If you want to learn more about what USDA Organic and Leaping Bunny labeling means, check out our reference list down below [2,3].

Why Should You Choose USDA Organic over “Natural”?

Skincare products which are labelled to be “all natural” or “with natural ingredients” are different from USDA organic because they are not Health Canada or FDA regulated and may actually still have chemically-produced ingredients in them! In reality, the Environmental Working Group exposed that “fragrances”, for example, a rose fragrance, could be made of 50+ different chemical ingredients (the fragrance industry has 3,100 to choose from) [4]. Most of the companies that use “fragrance” on their ingredient list are unlikely to divulge the complete list of natural essences or synthetic chemicals used in their products, which are often petrochemicals. The best way to know if your product truly is completely natural is to take a look at the ingredient list. If you see words that you cannot pronounce or do not recognize as being from a plant or plant extract, it likely has been chemically produced.

But why is this a big deal? Unfortunately, although these products may contain some natural ingredients that are wonderful for supporting skin health, the other synthetic ingredients can negate the overall benefits of the natural component. One example is coenzyme Q10 (CoQ10) - a natural ingredient in many anti-aging products. CoQ10 is an awesome anti-oxidant which fights damage to the skin as we go through the wear and tear of life [5]. However, if the product contains other pro-oxidants or free-radical causing ingredients such as pesticides, it can completely dilute the effect of the CoQ10, reducing the effectiveness.

Another important piece of information to keep in mind are endocrine-disrupting chemicals (EDCs), which are often discussed when talking about pesticides and certain plastics. EDCs have the ability to partially or completely mimic certain hormones in the body, such as reproductive hormones (eg. estrogen). This is vital information to know when discussing skin care products as well. Research has shown that although you are not directly ingesting these products, there is absorption through the skin (eg. through hair follicles), via inhalation (especially with spray-on products) and through close contact with mucous membranes (eg. the mouth and nose) [6].

 In a number of animal and human studies, it has been shown that parabens and phthalates can be absorbed through the skin and found as metabolites in the blood and urine [7,8]. Additional research has shown that certain synthetic chemicals from skin care products or “fragrance” can accumulate in human fat tissue [4]. Of course, more long-term research needs to be done as we are only at the tip of the iceberg when it comes to knowing more about how these environmental exposures may be affecting us.
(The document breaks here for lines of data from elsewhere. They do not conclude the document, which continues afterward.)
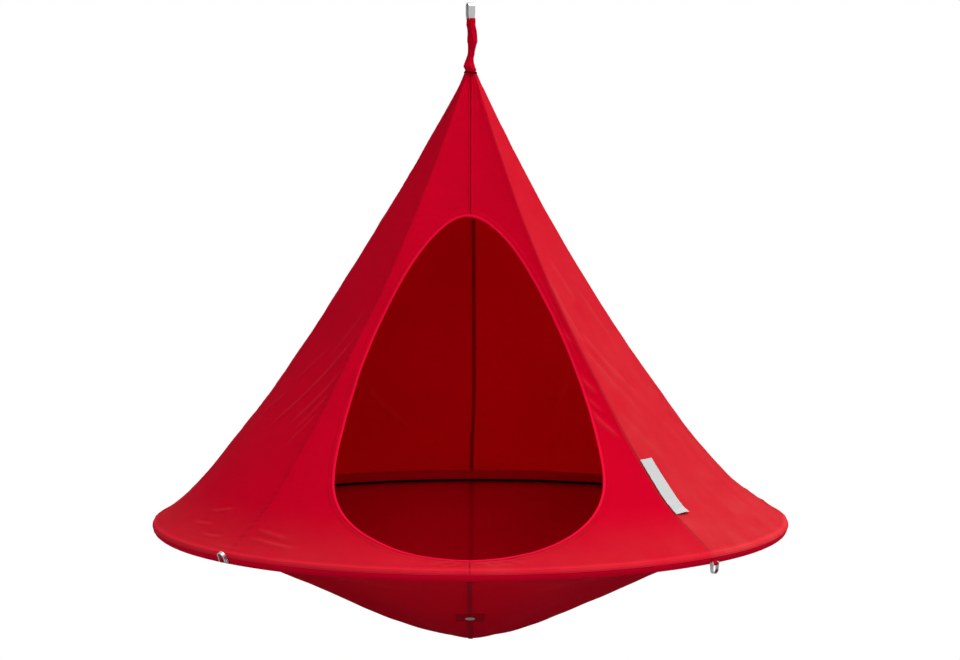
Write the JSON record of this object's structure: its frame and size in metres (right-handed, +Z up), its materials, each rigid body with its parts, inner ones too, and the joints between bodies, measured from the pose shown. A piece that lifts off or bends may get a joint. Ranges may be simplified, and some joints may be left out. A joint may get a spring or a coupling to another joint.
{
  "type": "cocoon hammock",
  "caption": "Hanging cloth nest: a cone canopy with a front doorway over a shallow cloth bowl, held open by a tube ring, with a lifting loop and shackle on top.",
  "frame": {"origin": "the point the nest hangs from, on the inner face of the top bow's crown", "axes": "+Z up along the hanging line, the doorway towards -Y, +X to the right seen from the front"},
  "size_m": [1.5, 1.5, 1.5045],
  "materials": {
    "canopy_cloth": "woven polyester-cotton canvas, matt",
    "floor_cloth": "woven canvas in shade, matt",
    "tape": "narrow woven tape",
    "binding": "folded canvas binding, stitched",
    "webbing": "woven webbing and cord",
    "fastener": "black hook-and-loop strip",
    "label": "smooth pale woven label, bare",
    "tube": "mill finish",
    "steel": "polished stainless steel"
  },
  "bodies": {
    "top_shackle": {"top_bow": "steel", "top_pin": "steel"},
    "nest": {"canopy_front_left": "canopy_cloth", "canopy_front_right": "canopy_cloth", "canopy_left_front": "canopy_cloth", "canopy_left_rear": "canopy_cloth", "canopy_rear_left": "canopy_cloth", "canopy_rear_right": "canopy_cloth", "canopy_right_front": "canopy_cloth", "canopy_right_rear": "canopy_cloth", "canopy_tape_front": "tape", "canopy_tape_front_left": "tape", "canopy_tape_front_right": "tape", "canopy_tape_left": "tape", "canopy_tape_rear": "tape", "canopy_tape_rear_left": "tape", "canopy_tape_rear_right": "tape", "canopy_tape_right": "tape", "door_binding": "binding", "eyelet": "steel", "eyelet_patch": "tape", "eyelet_washer": "steel", "flap_fastener": "fastener", "floor_front_left": "floor_cloth", "floor_front_right": "floor_cloth", "floor_rear_left": "floor_cloth", "floor_rear_right": "floor_cloth", "floor_tape_front": "tape", "floor_tape_left": "tape", "floor_tape_rear": "tape", "floor_tape_right": "tape", "foot_patch": "tape", "left_tab": "webbing", "lifting_loop": "webbing", "neck_cord": "webbing", "right_tab": "webbing", "rim_band": "canopy_cloth", "ring_flap": "floor_cloth", "ring_spigot_1": "tube", "ring_spigot_2": "tube", "ring_spigot_3": "tube", "ring_spigot_4": "tube", "ring_spigot_5": "tube", "ring_tube_1": "tube", "ring_tube_2": "tube", "ring_tube_3": "tube", "ring_tube_4": "tube", "ring_tube_5": "tube", "side_label": "label", "top_sleeve": "canopy_cloth"},
    "left_shackle": {"left_bow": "steel"},
    "left_pin": {"left_pin": "steel"},
    "right_shackle": {"right_bow": "steel"},
    "right_pin": {"right_pin": "steel"}
  },
  "joints": [
    {"name": "nest_swing", "type": "hinge", "parent": "top_shackle", "child": "nest", "pos_m": [0, 0, -0.041], "axis": [0.3827, -0.9239, 0], "range_deg": [-60, 60], "deforming": ["top_sleeve"]},
    {"name": "left_bow_turn", "type": "hinge", "parent": "nest", "child": "left_shackle", "pos_m": [-0.53389, -0.53389, -1.22464], "axis": [-0.7071, 0.7071, 0], "range_deg": [-182, 27]},
    {"name": "left_pin_draw", "type": "slide", "parent": "left_shackle", "child": "left_pin", "axis": [0.7071, -0.7071, 0], "range_m": [0, 0.022]},
    {"name": "right_bow_turn", "type": "hinge", "parent": "nest", "child": "right_shackle", "pos_m": [0.53188, -0.53188, -1.2308], "axis": [-0.7071, -0.7071, 0], "range_deg": [-35, 161]},
    {"name": "right_pin_draw", "type": "slide", "parent": "right_shackle", "child": "right_pin", "axis": [0.7071, 0.7071, 0], "range_m": [0, 0.022]}
  ]
}
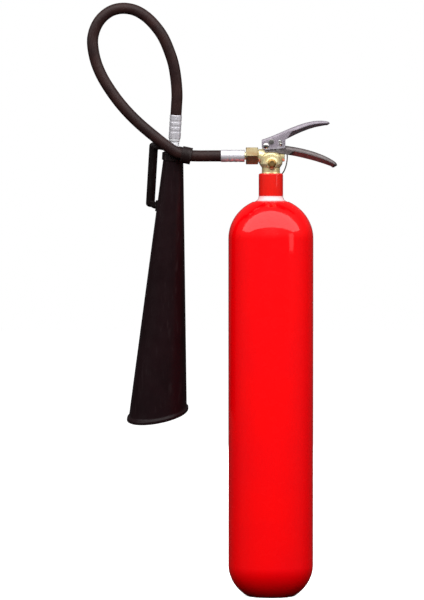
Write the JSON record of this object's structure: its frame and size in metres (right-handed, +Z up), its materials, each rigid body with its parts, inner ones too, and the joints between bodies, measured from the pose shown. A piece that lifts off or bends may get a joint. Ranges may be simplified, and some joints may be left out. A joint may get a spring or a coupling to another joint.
{
  "type": "fire extinguisher",
  "caption": "Carbon dioxide fire extinguisher: red steel cylinder, brass squeeze-lever valve, looped hose and black discharge horn with a grip.",
  "frame": {"origin": "centre of the ring that the cylinder stands on, on the cylinder's axis", "axes": "+Z up along the cylinder, +X the way the levers point, -Y the front, where the relief plug is"},
  "size_m": [0.3997, 0.1839, 0.9497],
  "materials": {
    "body_paint": "smooth gloss enamel",
    "valve_brass": "machined and forged brass",
    "relief_brass": "darker, aged brass",
    "union_plate": "machined brass, darkened by handling",
    "copper": "soft copper",
    "aluminium_tube": "drawn tube",
    "spring_steel": "spring wire and foil",
    "bright_steel": "bright plated steel",
    "ring_wire": "plated wire",
    "ferrule_plate": "bright zinc plate",
    "nipple_plate": "bright zinc plate",
    "handle_paint": "semi-gloss dark enamel",
    "lever_paint": "semi-gloss dark grey enamel",
    "seal_rubber": "moulded seal",
    "hose_rubber": "smooth extruded cover",
    "clip_rubber": "moulded rubber",
    "ptfe": "turned seal plastic",
    "horn_plastic": "fine satin moulding",
    "grip_plastic": "moulded plastic"
  },
  "bodies": {
    "cylinder": {"cylinder_shell": "body_paint", "neck_collar": "body_paint", "neck_seal": "seal_rubber", "valve_body": "valve_brass", "dip_tube_adapter": "valve_brass", "dip_tube": "aluminium_tube", "valve_spring": "spring_steel", "gland_nut": "valve_brass", "stem_o_ring": "seal_rubber", "relief_plug": "relief_brass", "burst_disc": "spring_steel", "relief_washer": "copper", "carry_handle": "handle_paint", "handle_rivet": "bright_steel", "pivot_rivet": "bright_steel", "union_nut": "union_plate", "union_washer": "ptfe"},
    "lever": {"squeeze_lever": "lever_paint", "press_pin": "bright_steel"},
    "stem": {"valve_stem": "bright_steel", "seat_pad": "ptfe"},
    "pin": {"safety_pin": "bright_steel"},
    "ring": {"pull_ring": "ring_wire"},
    "hose_and_horn": {"valve_nipple": "valve_brass", "valve_ferrule": "ferrule_plate", "hose": "hose_rubber", "horn_ferrule": "ferrule_plate", "horn_nipple": "nipple_plate", "discharge_nozzle": "valve_brass", "horn": "horn_plastic", "hose_clip": "clip_rubber", "horn_grip": "grip_plastic", "grip_screws": "bright_steel"}
  },
  "joints": [
    {"name": "lever_squeeze", "type": "hinge", "parent": "cylinder", "child": "lever", "pos_m": [-0.008, 0, 0.72105], "axis": [0, 1, 0], "range_deg": [0, 12], "stiffness_Nm_per_rad": 3, "springref_deg": -8.59},
    {"name": "stem_press", "type": "slide", "parent": "cylinder", "child": "stem", "axis": [0, 0, 1], "range_m": [-0.0025, 0], "deforming": ["valve_spring"]},
    {"name": "pin_pull", "type": "slide", "parent": "cylinder", "child": "pin", "axis": [0, 1, 0], "range_m": [0, 0.036]},
    {"name": "ring_swing", "type": "hinge", "parent": "pin", "child": "ring", "pos_m": [0.0155, 0.0235, 0.72355], "axis": [1, 0, 0], "range_deg": [0, 100]},
    {"name": "hose_swivel", "type": "hinge", "parent": "cylinder", "child": "hose_and_horn", "pos_m": [-0.038, 0, 0.70505], "axis": [1, 0, 0], "range_deg": [-90, 90]}
  ],
  "couplings": [
    {"joint": "stem_press", "follows": "lever_squeeze", "m_per_rad": -0.0098}
  ]
}
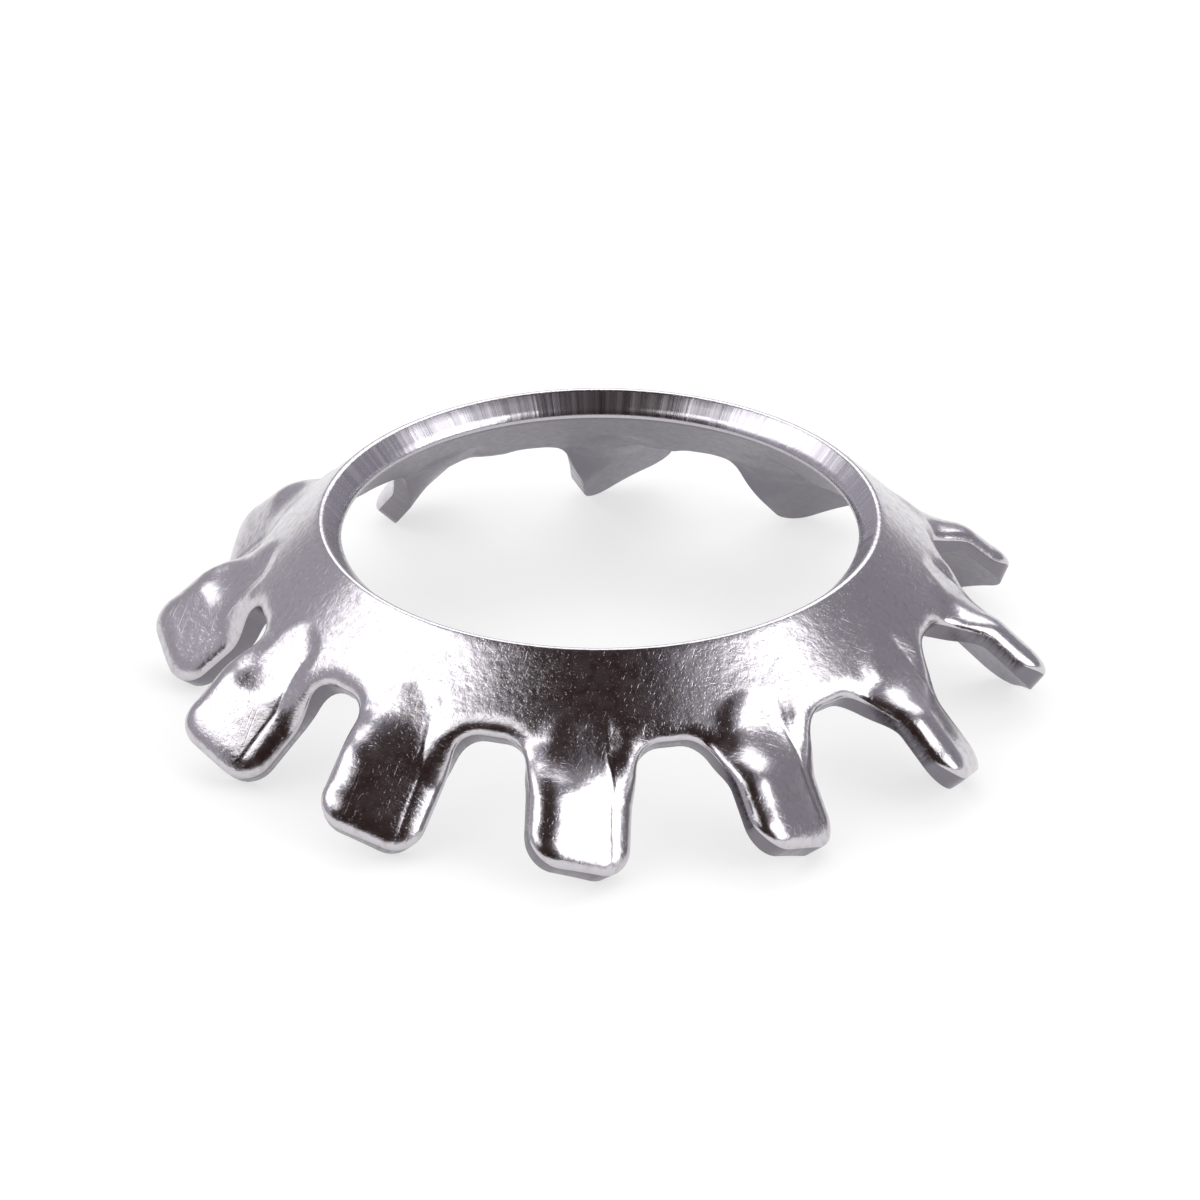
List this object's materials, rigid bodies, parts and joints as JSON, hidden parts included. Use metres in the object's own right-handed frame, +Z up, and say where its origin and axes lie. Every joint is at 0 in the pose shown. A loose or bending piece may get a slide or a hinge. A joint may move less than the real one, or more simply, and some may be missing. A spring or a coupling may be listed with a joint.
{
  "type": "toothed lock washer",
  "caption": "Thin conical steel washer with a ring of twisted teeth around its wide edge, for locking under a countersunk screw head.",
  "frame": {"origin": "on the bore axis, in the plane of the tooth tips that the washer stands on", "axes": "+Z up along the bore axis, from the toothed wide end to the small end; +X through the middle of one tooth's root"},
  "size_m": [0.0114, 0.0114, 0.0024],
  "materials": {
    "stainless_steel": "bright, tumbled"
  },
  "bodies": {
    "root": {"washer": "stainless_steel"}
  },
  "joints": []
}
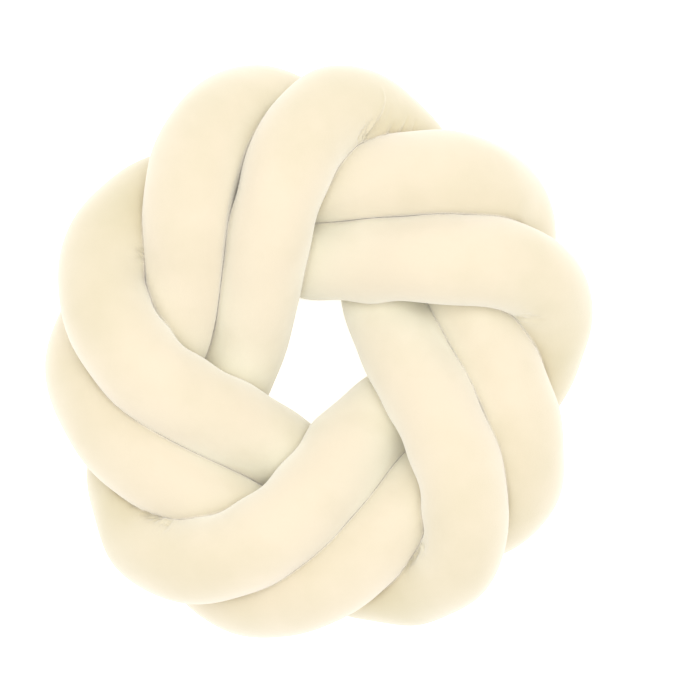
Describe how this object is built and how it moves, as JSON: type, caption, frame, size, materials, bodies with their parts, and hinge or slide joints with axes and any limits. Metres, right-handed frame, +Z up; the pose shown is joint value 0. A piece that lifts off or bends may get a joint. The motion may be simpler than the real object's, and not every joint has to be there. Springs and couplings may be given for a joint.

We know that you care about what you put into and onto your body, from food to personal care products. Knowledge is power, and ReLiv Organics is here to advocate for you and to create products that are safer for you and your family!


1. N.A. Organic farming USA, 2019. Ecocert.

2. McEvoy, M. 2019. Organic 101: what the USDA organic label meals. U.S. Department of Agriculture. 

3. N.A. Leaping bunny program, 2014. Retrieved from 

4. N.A. 2010. Hidden chemicals in perfume and cologne. Environmental Working Group.

5. Blatt, T. & Littarru G.P. 2011. Biochemical rationale and experimental data on the antiaging porperties of CoQ10 at skin level, BioFactors; 37(5). 

6. N.A. 2013. Skin exposures and effects. The National Institute for Occupation Safety and Health

7. Boberg J., Taxvig C., Christiansen, S. & Hass, U. 2010. Possible endocrine disrupting effects of parabens and their metabolites. Reproductive Toxicology; 30(2):301-312.

8. Janjua, N. Mortensen, G., Andersson, AM., Kongshoj, B. & Wulf HC. 2007. Systemic uptake of dietyl phthalate, dibutyl phthalate and butyl paraben following whole-body topical application and reproductive and thyroid hormone levels in humans. Environmental Science and Technology; 41(15): 5564-5570.